X = np.random.randint(0, 2, (1000,1))
Z = np.random.randint(0, 2, (1000,1))
Y = np.logical_xor(X,Z)
print( "I(X;Y) = %.4f bits" % mutualinformationempirical(X,Y)[0] ) # My solution code returns multiple values, just taking the result part
print( "I(Z;Y) = %.4f bits" % mutualinformationempirical(Z,Y)[0] ) # # My solution code returns multiple values, just taking the result part
print( "I(X;Y|Z) = %.4f bits" % conditionalmutualinformationempirical(X,Y,Z) )
print( "I(Z;Y|X) = %.4f bits" % conditionalmutualinformationempirical(Z,Y,X) )

0.0
1.0
1.0
I(X;Y) = 0.0004 bits
I(Z;Y) = 0.0004 bits
I(X;Y|Z) = 0.9995 bits
I(Z;Y|X) = 0.9995 bits


3. _Challenge_: Can you alter the code in `conditionalmutualinformationempirical` to compute conditional mutual information $I(X;Y|Z)$ using the expression $I(X;Y|Z) = I(X;Y,Z) - I(X;Z)$?
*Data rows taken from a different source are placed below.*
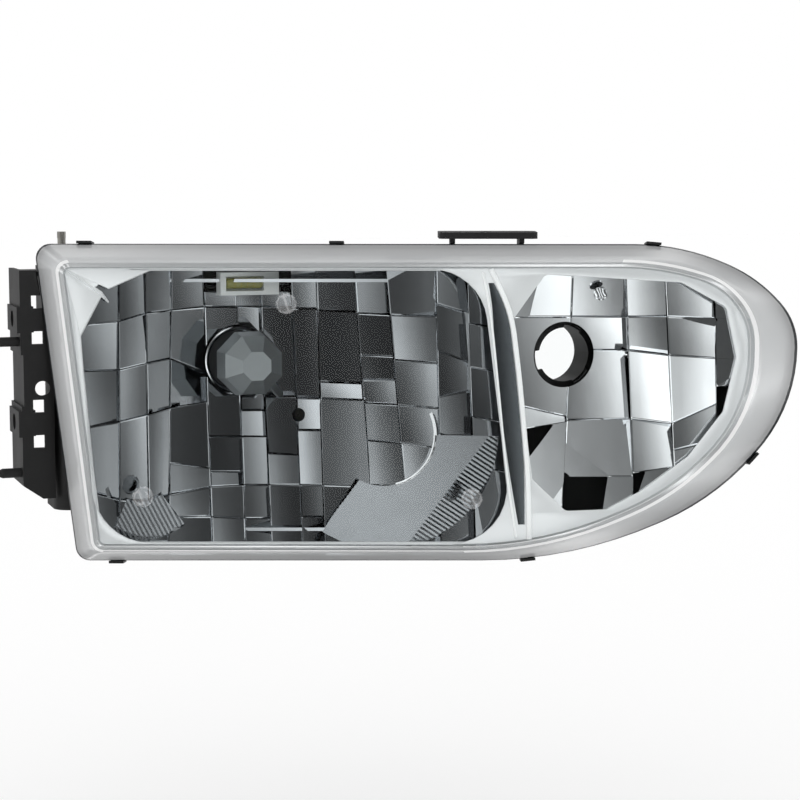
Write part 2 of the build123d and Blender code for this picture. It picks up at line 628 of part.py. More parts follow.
# --- rear cap and vent ------------------------------------------------------------------------
def dust_cap():
    """Twist-off cap over the bulb opening, with a grip bar across its back."""
    y0 = POD_BACK_Y + 2.3
    y1 = POD_BACK_Y + 34
    body = rod_y(*BULB, y0, y1, CAP_RADIUS) - rod_y(*BULB, y0 - 1, y1 - 2, COLLAR_RADIUS + 0.5)
    body += block((BULB[0] - 30, BULB[0] + 30), (y1, y1 + 9), (BULB[1] - 2.5, BULB[1] + 2.5))
    for index in range(24):
        turn = Pos(BULB[0], 0, BULB[1]) * Rot(0, 15 * index, 0)
        body += turn * block((CAP_RADIUS - 0.5, CAP_RADIUS + 1.3), (y0 + 6, y1 - 2), (-1.5, 1.5))
    return body


def dust_cap_seal():
    y0 = POD_BACK_Y
    return rod_y(*BULB, y0, y0 + 2, CAP_RADIUS) - rod_y(*BULB, y0 - 1, y0 + 3, COLLAR_RADIUS)


def vent_cap():
    """Breather: a short tube under a loose rubber cap."""
    y0 = POD_BACK_Y
    body = rod_y(*VENT, y0 - WALL, y0 + 8, 3.0) + rod_y(*VENT, y0 + 3, y0 + 16, 6.5)
    body -= rod_y(*VENT, y0 + 2, y0 + 8, 5.0) - rod_y(*VENT, y0 + 2, y0 + 8, 3.0)
    return body - rod_y(*VENT, y0 - 5, y0 + 14, 1.6)


NODES = {
    "housing": housing, "housing_ribs": housing_ribs, "top_tab": top_tab, "side_bracket": side_bracket,
    "lens": lens, "lens_seal": lens_seal, "lens_clips": lens_clips, "bezel": bezel,
    "signal_reflector": signal_reflector, "signal_screws": signal_screws,
    "headlamp_reflector": headlamp_reflector, "ball_cups": cup_pair, "pivot_cup": pivot_cup,
    "level_holder": level_holder, "level_vial": level_vial, "bulb_shield": bulb_shield,
    "shield_screw": shield_screw, "bulb_glass": bulb_glass, "bulb_filaments": bulb_filaments,
    "bulb_base": bulb_base, "bulb_o_ring": bulb_o_ring, "bulb_terminals": bulb_terminals,
    "bulb_locking_ring": bulb_locking_ring, "pivot_stud": pivot_stud, "pivot_nut": pivot_nut,
    "adjuster_gear": adjuster_gear, "drive_shaft": drive_shaft, "adjuster_gearbox": adjuster_gearbox,
    "gearbox_cover": gearbox_cover, "side_bushing": side_bushing, "side_wheel": side_wheel,
    "dust_cap": dust_cap, "dust_cap_seal": dust_cap_seal, "vent_cap": vent_cap,
}

os.makedirs("parts", exist_ok=True)
for node, make in NODES.items():
    write(make(), node)
write(ball_rod(UPPER_BALL, GEARBOX_BACK_Y + 9), "upper_rod")
write(ball_rod(SIDE_BALL, POD_BACK_Y + 24), "side_rod")
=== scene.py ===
"""Looks of a car headlamp assembly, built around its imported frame."""
import math
import random

import bmesh
import bpy
from bpy.props import FloatProperty, IntProperty, PointerProperty, StringProperty
from mathutils import Matrix, Vector


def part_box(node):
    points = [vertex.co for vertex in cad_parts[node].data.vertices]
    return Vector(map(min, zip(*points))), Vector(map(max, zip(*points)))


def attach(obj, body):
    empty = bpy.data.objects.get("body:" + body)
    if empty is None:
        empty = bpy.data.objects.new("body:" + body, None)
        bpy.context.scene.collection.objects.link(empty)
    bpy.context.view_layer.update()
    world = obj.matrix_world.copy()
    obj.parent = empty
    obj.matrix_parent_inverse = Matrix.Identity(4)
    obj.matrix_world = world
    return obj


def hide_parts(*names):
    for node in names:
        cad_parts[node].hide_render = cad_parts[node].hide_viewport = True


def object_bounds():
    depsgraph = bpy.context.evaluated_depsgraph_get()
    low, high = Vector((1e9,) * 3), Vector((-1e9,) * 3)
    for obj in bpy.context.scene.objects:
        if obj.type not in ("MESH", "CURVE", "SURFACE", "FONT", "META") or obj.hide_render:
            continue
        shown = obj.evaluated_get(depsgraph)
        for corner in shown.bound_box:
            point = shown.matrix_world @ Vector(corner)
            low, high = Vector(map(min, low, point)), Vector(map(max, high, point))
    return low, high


bl_info = {
    "name": "Headlamp assembly looks",
    "version": (1, 0, 0),
    "blender": (4, 5, 0),
    "location": "3D View > Sidebar > Headlamp",
    "description": "Builds the lens, trim, reflectors and finishes of a headlamp around its CAD frame",
    "category": "Object",
}

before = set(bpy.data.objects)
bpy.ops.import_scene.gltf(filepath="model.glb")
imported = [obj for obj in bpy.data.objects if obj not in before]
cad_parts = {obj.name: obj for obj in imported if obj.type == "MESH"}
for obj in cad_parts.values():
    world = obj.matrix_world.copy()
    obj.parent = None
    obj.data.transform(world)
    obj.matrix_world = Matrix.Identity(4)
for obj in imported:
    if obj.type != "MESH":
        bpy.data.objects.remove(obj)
cad_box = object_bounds()

MM = 0.001
# --- the lens plane: where its centre lies from the tab's bolt hole, and how it is turned ---
LENS_CENTRE = Vector((-71.0, -37.0, -99.0))
YAW = math.radians(20.0)
LEAN = math.radians(6.5)
ACROSS = Vector((math.cos(YAW), -math.sin(YAW), 0))
NORMAL = Vector((-math.sin(YAW) * math.cos(LEAN), -math.cos(YAW) * math.cos(LEAN), math.sin(LEAN)))
UPWARD = NORMAL.cross(ACROSS)

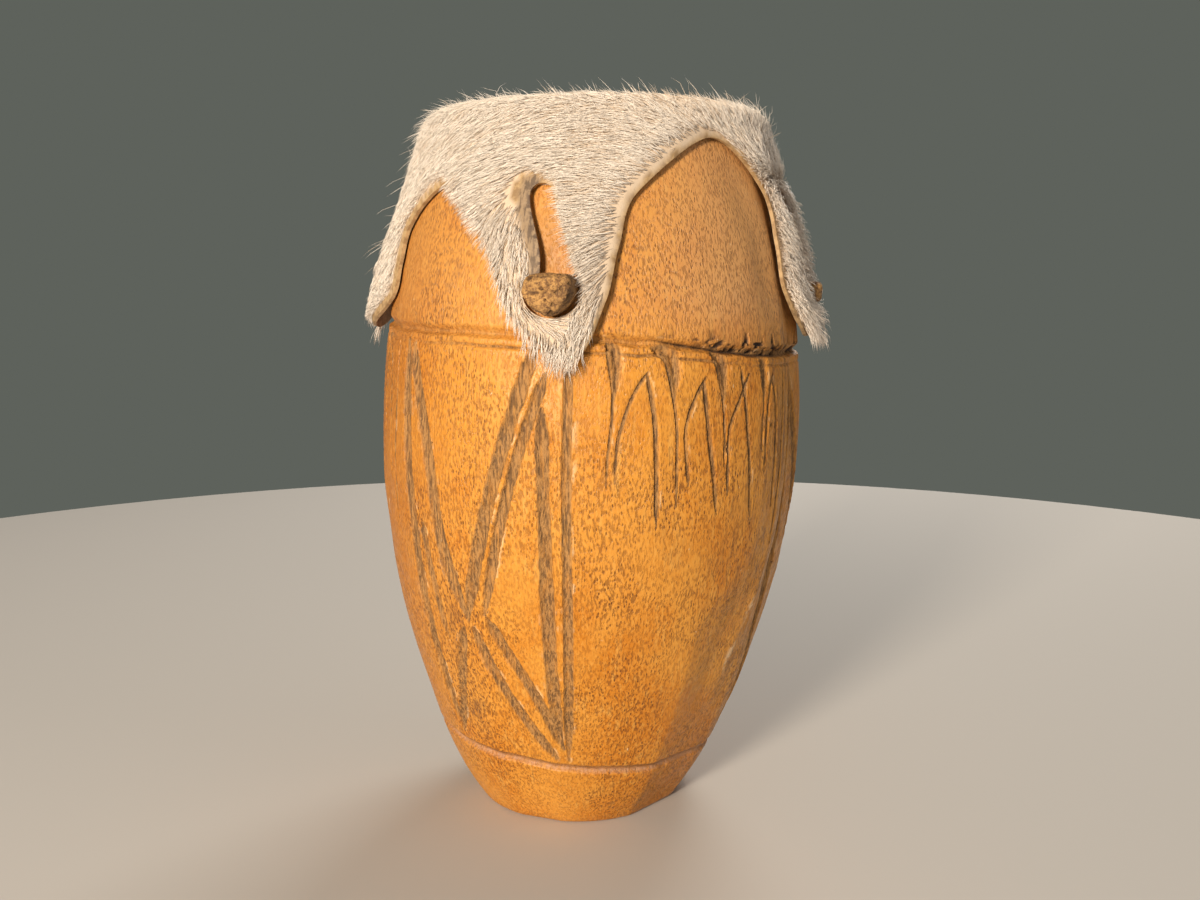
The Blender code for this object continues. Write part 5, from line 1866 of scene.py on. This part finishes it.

4. _Challange_: We did not code a function for `conditionalmutualinformation` in this exercise - an implementation is provided for you however in the solutions (see below). Can you read the code and understand how this is calculating the conditional mutual information for the given probability table `p`? Note that the argument `p` would be a 3D matrix, representing the probability $p(x,y,z)$.